For PAL, however, the bandwidth between the chroma and luminance carriers was not sufficient to allow additional FM carriers, so depth multiplexing was employed, wherein the audio track would be recorded in the same way that the video track was. The lower-frequency audio track was written first by a dedicated head, and the video track recorded on top by the video head. The head disk had an extra pair of audio-only heads with a different azimuth, positioned slightly ahead of the regular video heads, for this purpose.

Sony was confident that VHS could not achieve the same audio performance feat as Beta Hi-Fi. However, to the chagrin of Sony, JVC did develop a VHS hi-fi system on the principle of depth multiplexing approximately a year after the first Beta Hi-Fi VCR, the SL-5200, was introduced by Sony. Despite initial praise as providing "CD sound quality", both Beta Hi-Fi and VHS HiFi suffered from "carrier buzz", where high frequency information bled into the audio carriers, creating momentary "buzzing" and other audio flaws. Both systems also used companding noise-reduction systems, which could create "pumping" artifacts under some conditions. Both formats also suffered from interchange problems, where tapes made on one machine did not always play back well on other machines. When this happened and if the artifacts became too distracting, users were forced to revert to the old linear soundtrack.
BlahX3 Report This Comment
Date: August 20, 2011 12:01PM

That's some great info, thanks.
BlahX3 Report This Comment
Date: August 20, 2011 02:14PM

The "pumping" effect mentioned in the article is one effect of the compression I was referring to caused by agc and other methods of automatic level control. Careful use of peak limiting is preferable to compression. If you need to use so much limiting that it is audible than your signal levels are too high to begin with.
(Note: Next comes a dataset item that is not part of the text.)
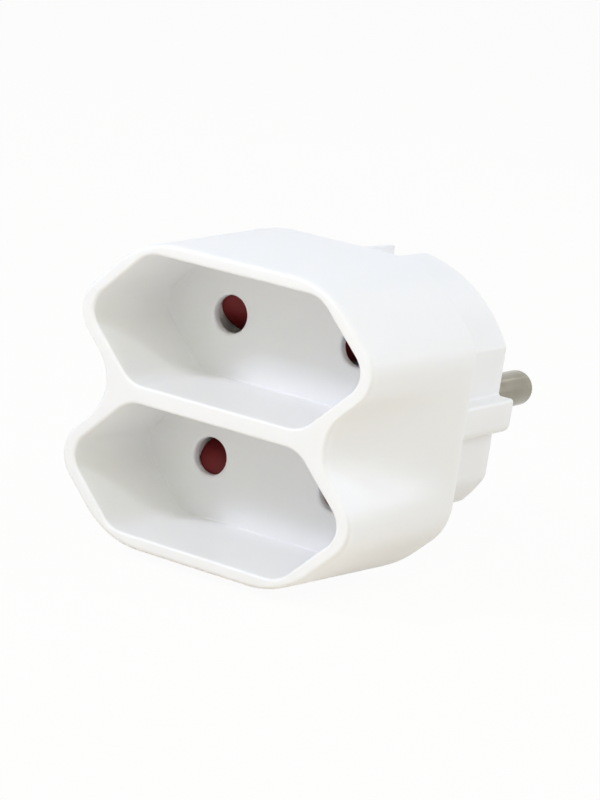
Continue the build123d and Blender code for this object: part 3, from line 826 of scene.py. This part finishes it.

The idea is retain the full dynamic range of the original recording or source material and in my opinion/experience peak limiting is used only for possible transient spikes as a precaution so you don't overdrive the next stage into clipping.
jgoins Report This Comment
Date: August 21, 2011 05:47AM

How bout this coincidence. Talking about the combo am/fm/cd/cassette/turntable, I bought one yesterday from the fleamarket which was brand new for $30.00. I will put it on my table today for $60.00 and I should get it. Fred's sold them for over $100.00. I will play with it while I try selling it today.
BlahX3 Report This Comment
Date: August 21, 2011 12:18PM

What make is it?
BlahX3 Report This Comment
Date: August 21, 2011 09:45PM

BTW, I should probably mention that companding is the combination of compression and expansion of the audio signal levels.

Compression lowers the higher signal levels and expansion raises the lower levels. Companding makes the overall signal level more constant and is unnatural sounding with even more lack of dynamics. The "pumping" and "breathing" is even more noticeable than compression because during lower level passages the signal to noise ratio is less (less signal, more noise by comparison) and boosting the signal also boosts the noise by the same amount. Compression alone produces pumping and breathing because the result of lowering higher levels also makes the lower levels (and noise) louder by comparison. In cheaper compressors the pumping and breathing is more audible, in really good high end compressors it is barely noticeable unless too much compression is used.

It's easy to make good gear sound bad. It's an art to make mediocre gear sound good.
jgoins Report This Comment
Date: August 22, 2011 07:21AM

Blah I never even notice what brand it is. I am pretty sure it is not American made. I tested it out and it seems to work out pretty good. Only wish I still had my record collection.